Page:Revue des Deux Mondes - 1921 - tome 62.djvu/546

Le texte de cette page a été corrigé et est conforme au fac-similé.

Mercy avait remis aux princes de Conti et de La Roche-sur-Yon un reçu des lettres saisies sur lui, pièce parfaitement en règle, signée de M. de Bissy, par ordre du Roi. Voilà ce qui les talonnait sur la route de France. Conti surtout avait hâte d’arriver. La Roche-sur-Yon, par complaisance pour son frère, fit avec lui « en six jours la route de douze. »

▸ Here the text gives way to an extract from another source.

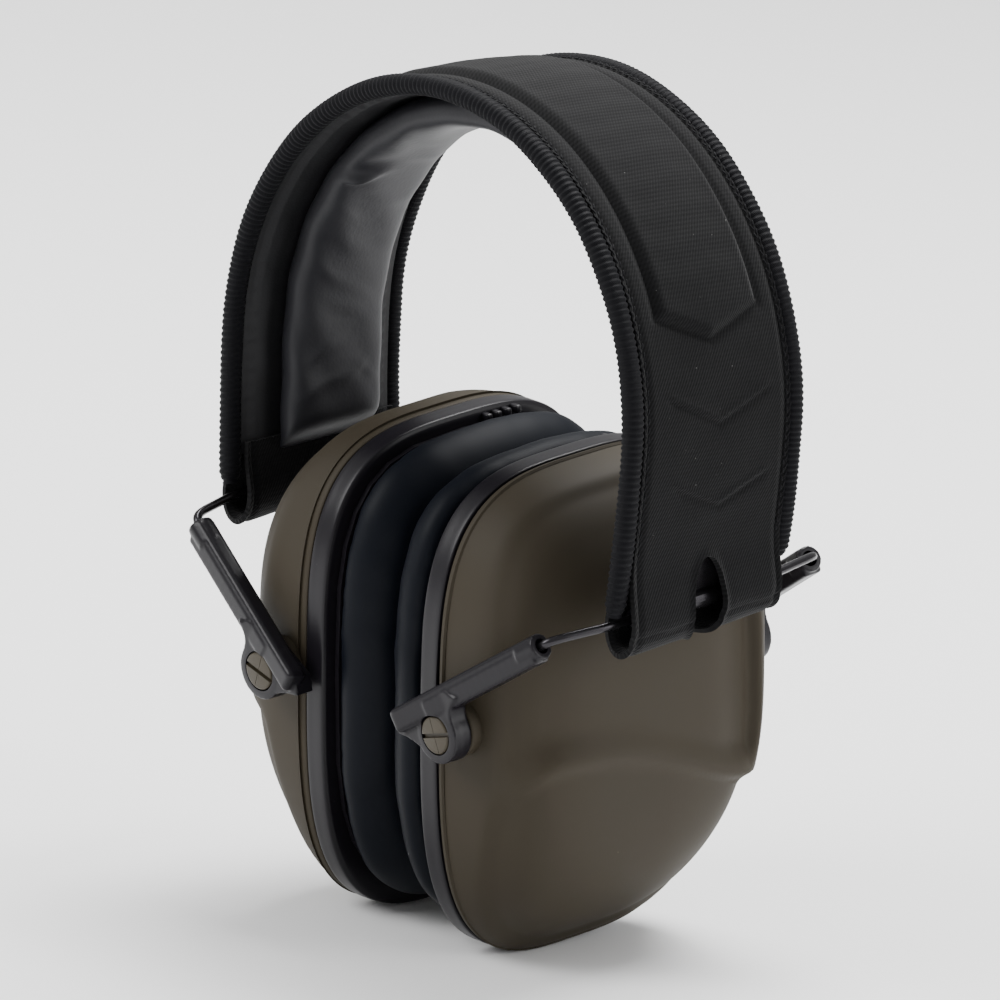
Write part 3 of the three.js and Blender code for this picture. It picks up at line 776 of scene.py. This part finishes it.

Le 30, à six heures du soir, ils arrivaient à Strasbourg et descendaient à l’hôtel du gouverneur de la ville, M. de Chamilly, qui fut fort étonné de les voir entrer dans son cabinet. Ils lui dirent qu’ils s’étaient privés du plaisir de finir la campagne pour ne pas déplaire au Roi plus longtemps, et qu’ils allaient attendre ses ordres à Meaux. C’était un conseil que leur avait donné M. de Xaintrailles, secrètement dépêché à leur rencontre par Monsieur le Prince.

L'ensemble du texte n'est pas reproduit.